I traded emails with Chance Thomas as our career paths crossed, and when QFG: Dragon Fire wrapped he generously sent me a CD of the soundtrack. Fantasy RPGs aren’t my thing, no matter how funny they are, and I figured that Chance’s soundtrack wouldn’t be either (it wasn’t), but he had taken the time to send it so I played it.

I don’t remember it now, except that it was fairly dramatic and occasionally raucous and nothing like the serenity of Handel’s Water Music. And yet, though I was not wearing my headphones, Emma didn’t abandon her den under my desk. In fact, the music made her relax. In fact, as the music progressed she reached her relaxation release point, which I detected around the 30-minute mark. I immediately deployed one of the emergency candles I kept at my desk for this purpose. When you own a dog you laugh every day, though sometimes it’s not until the next day.

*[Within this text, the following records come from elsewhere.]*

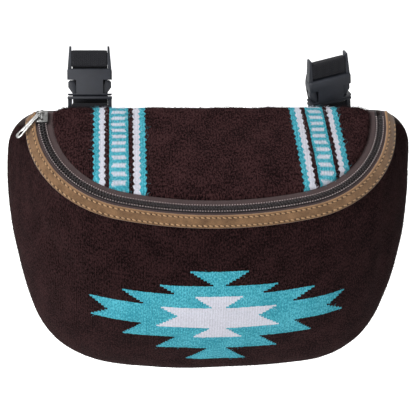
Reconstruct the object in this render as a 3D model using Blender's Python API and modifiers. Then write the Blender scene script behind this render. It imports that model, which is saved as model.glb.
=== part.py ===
"""Pommel pouch: a half-round woven bag with a curved top zip and two buckled strap loops behind it.

Metres, +Z up. The back panel's outer face lies in the plane y = 0 and the bag bulges towards -Y.
The origin is the middle of the back panel's top edge, midway between the strap loops.
"""

import math

import bmesh
import bpy
from mathutils import Matrix, Vector

# Clearance between neighbouring pieces
GAP = 0.0003

# Back panel, a half-round outline of arcs: each radius has the angle that it turns through
BACK_THICKNESS = 0.0028
BACK_POINTS = 72
TOP_EDGE_HALF = 0.1214
SHOULDER_RADIUS = 0.0286
SHOULDER_TURN = 85.4
SIDE_RADIUS = 0.2886
SIDE_TURN = 24.5
CORNER_RADIUS = 0.072
CORNER_TURN = 63.6

# Zip path, in a plane that slopes down from the top edge to the front
ZIP_SLOPE = 37.0
ZIP_HALF_WIDTH = 0.1243
ZIP_STRAIGHT = 0.0056
ZIP_CORNER_RADIUS = 0.0755
ZIP_CORNER_TURN = 76.8
ZIP_STEP = 0.004

# Zip section, measured outwards from the middle of the coil and up from the tape
TAPE_THICKNESS = 0.0008
TAPE_INNER = 0.0013
UPPER_TAPE_WIDTH = 0.0074
LOWER_TAPE_WIDTH = 0.0039
COIL_HALF_WIDTH = 0.0029
COIL_SPINE = 0.0017
COIL_HEIGHT = 0.0019
TOOTH_PITCH = 0.0033
TOOTH_WIDTH = 0.0013
TOOTH_REACH = 0.0009

# Leather trim round the zip
TRIM_WIDTH = 0.0095
TRIM_THICKNESS = 0.0016
TRIM_TILT_FRONT = 28.6
TRIM_TILT_END = 40.0

# Woven panels
WOOL_THICKNESS = 0.0034
PANEL_TUCK = 0.0030
TOP_BULGE = 0.0045
TOP_SIDE_GAP = 0.0036
TOP_BACK_EDGE = -0.0014
TOP_RISE = 0.0030
FRONT_FULLNESS = 0.22
SEAM_FULLNESS = 0.545
SEAM_FLARE = 0.106
SEAM_START = 47.9
PANEL_COLUMNS = 40
PANEL_ROWS = 10
FACET = 8

# Slider, which runs on the arc at the left corner of the zip
SLIDER_PLACE = 0.0065
SLIDER_LENGTH = 0.0105
SLIDER_WIDTH = 0.0084
SLIDER_PLATE = 0.0010
SLIDER_POST_RADIUS = 0.0009
SLIDER_POST_PLACE = -0.0036
SLIDER_ROUNDING = 0.0006
BRIDGE_HEIGHT = 0.0033
BRIDGE_SHOULDER = 0.0020
BRIDGE_FOOT = 0.0036
BRIDGE_CROWN = 0.0025
BRIDGE_WIDENING = 1.6
BRIDGE_RADIUS = 0.00055
RING_RADIUS = 0.0019
RING_WIRE = 0.00045
RING_STEPS = 24
TAB_LENGTH = 0.0235
TAB_WIDTH = 0.0046
TAB_THICKNESS = 0.0010
TAB_EYE = 0.0009
TAB_EYE_WALL = 0.0010
TAB_NECK = 0.0029
TAB_SLOT = (0.0024, 0.0011)
TAB_SLOT_END = 0.0044
TAB_DIRECTION = Vector((-0.665, -0.365, -0.652))

# Straps and side-release buckles, with heights up from the tongue's bar
STRAP_HALF_SPACING = 0.090
STRAP_OFFSET = 0.0095
WEB_WIDTH = 0.025
WEB_THICKNESS = 0.0015
WEB_TAIL = 0.048
WEB_STEP = 0.0022
BUCKLE_WIDTH = 0.033
SOCKET_DEPTH = 0.010
SOCKET_MOUTH = 0.009
SOCKET_HEIGHT = 0.020
SOCKET_WALL = 0.0021
SOCKET_SIDE_WALL = 0.0029
SOCKET_ROOF = 0.0035
SOCKET_ROUNDING = 0.0016
WINDOW_INNER = 0.0099
WINDOW_BAND = 0.0016
WINDOW_HEIGHT = 0.0102
EAR_WIDTH = 0.0032
EAR_HEIGHT = 0.0164
EAR_DEPTH = 0.0056
WEB_SLOT = 0.0030
TOP_BAR_HEIGHT = 0.0086
TOP_BAR_DEPTH = 0.0025
TONGUE_DEPTH = 0.0052
TONGUE_BAR_RADIUS = 0.00175
SHOULDER_HEIGHT = 0.0023
SHOULDER_DEPTH = 0.0080
SHOULDER_ROUNDING = 0.0006
RAIL_BELOW_BAR = 0.0008
JOIN = 0.0007
GUIDE_WIDTH = 0.006
GUIDE_LENGTH = 0.015
ARM_DEPTH = 0.0046
ARM_WIDTH = 0.0026
HOOK_REACH = 0.0006
HOOK_NOSE = 0.0014
ARM_ROOT_INSET = 0.0004

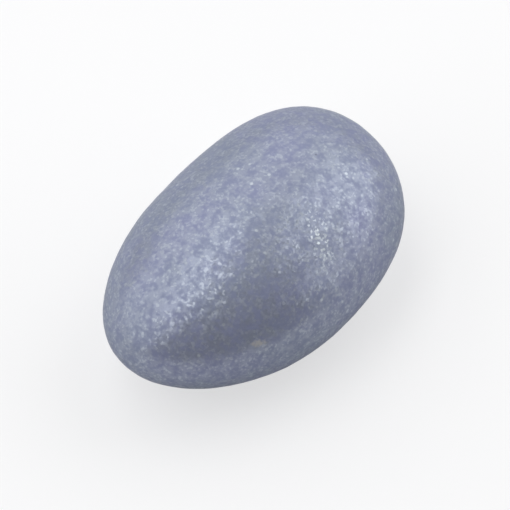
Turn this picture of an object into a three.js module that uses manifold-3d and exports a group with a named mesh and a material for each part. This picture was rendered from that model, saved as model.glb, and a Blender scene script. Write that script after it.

My father-in-law was fond of saying that dogs have only one thing to say and only one way to say it. Emma had more tools in her critical repertoire than you’d expect from a dog, and she displayed a talent for brevity that I lack. In the time it took me to write these 700 words, Emma would’ve made her opinion known and gone outside to eat a bug. I don’t understand the opinion she was expressing with her violation of the international ban on chemical warfare, but then I don’t always understand Village Voice critic Robert Christgau, either.

If there’s a lesson here, it escapes me. I wrote this because I heard “Been Caught Stealing” and realized I only knew the first three seconds.